A residential building in the Shevchenko district was hit, causing a fire that killed one person, emergency services said. Mayor Vitali Klitschko confirmed that a school sheltering civilians also sustained damage. Supermarkets, warehouses and police buildings across the city were left shattered by shockwaves.

Footage circulating online showed a cruise missile slamming into central Kyiv, erupting into a blinding flash before a massive blast.

Near the Lukianivska metro station, a business center and an adjacent market were completely destroyed, according to Euromaidan Press. Among the structures ruined was a café that had been rebuilt six times after previous Russian strikes.

Residents described terror and helplessness as blasts tore through neighborhoods. “It was a terrible night, and there had never been anything like it in the entire war,” said Svitlana Onofryichuk, a 55-year-old market vendor who lost her livelihood in the fires. “My job is gone, everything is gone, everything has burned down.”

Another resident, Yevhen Zosin, 74, said he was thrown by the shock wave as he tried to protect his dog. “We both survived, she and I. My apartment was blown to pieces,” he said.

Strikes beyond the capital

Authorities reported widespread damage across the wider Kyiv region.

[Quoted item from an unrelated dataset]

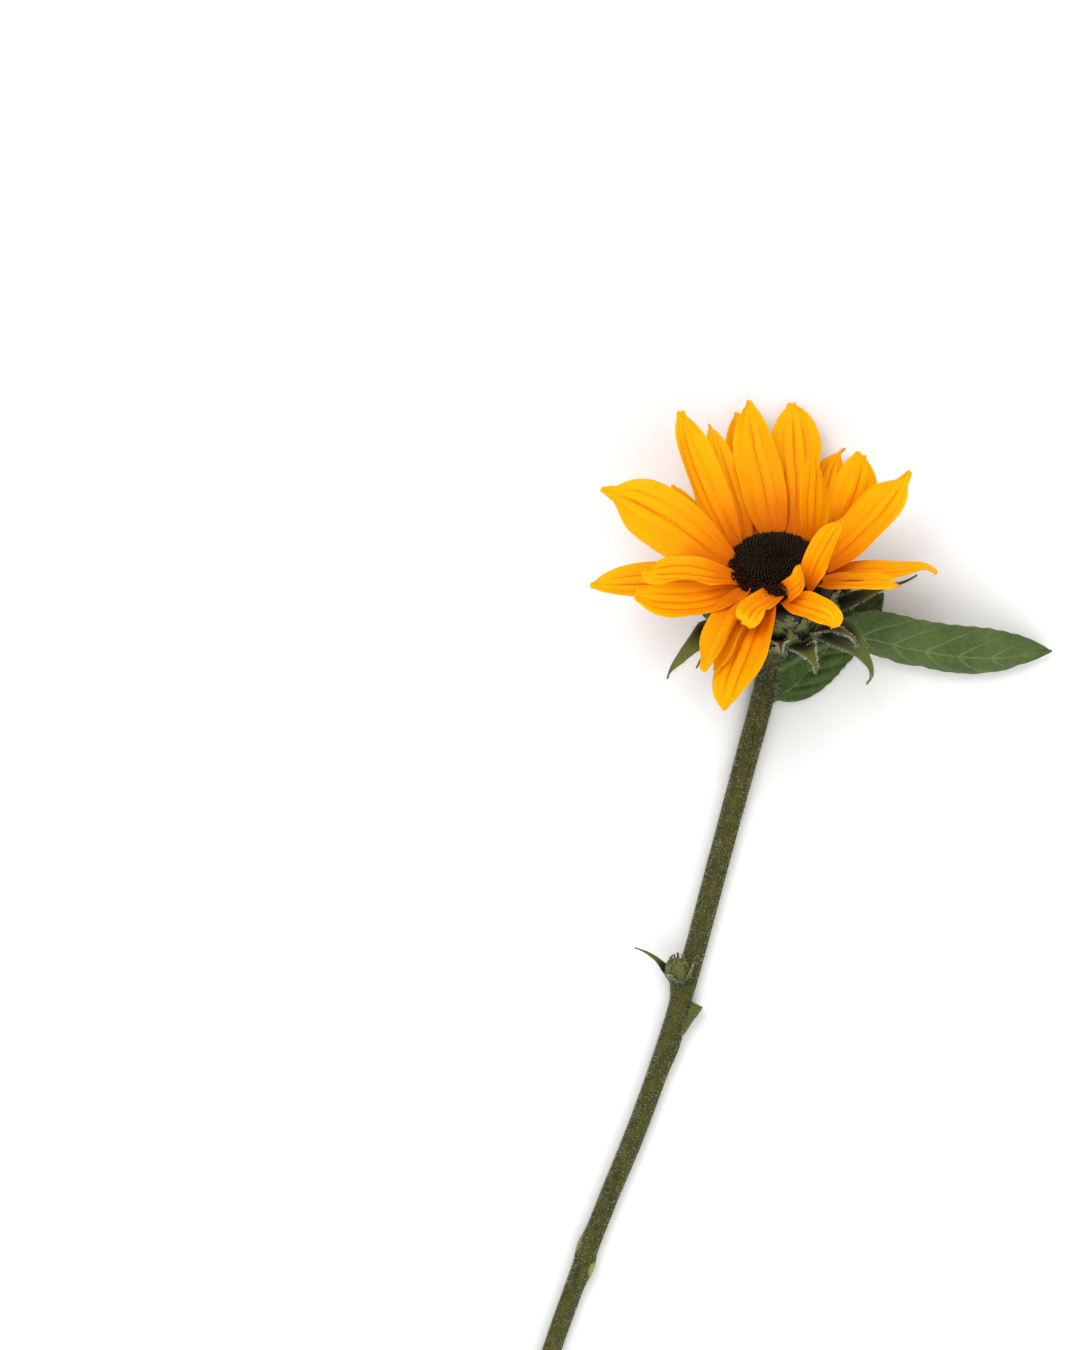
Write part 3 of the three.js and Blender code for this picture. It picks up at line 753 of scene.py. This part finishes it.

A Ukrainian drone attack on the Russian town of Grayvoron in Belgorod killed one civilian, local officials said.

Russia claimed its air defenses intercepted or jammed 33 Ukrainian drones overnight across several regions, including the Moscow area and Russian-occupied Crimea.

Ukrainian officials say the latest assault shows Russia’s intent to inflict maximum destruction on civilian areas.

Andrii Sybiha, writing on X, said the attack “was not about military targets but about harming civilians,” listing numerous regions struck across the country, including Cherkasy, Kharkiv, Kropyvnytskyi, Odesa, Poltava, Sumy and Zhytomyr.

Zelenskyy accused Russia of deliberately targeting markets, schools, water facilities and residential neighborhoods, describing the attack as a deliberate campaign of terror.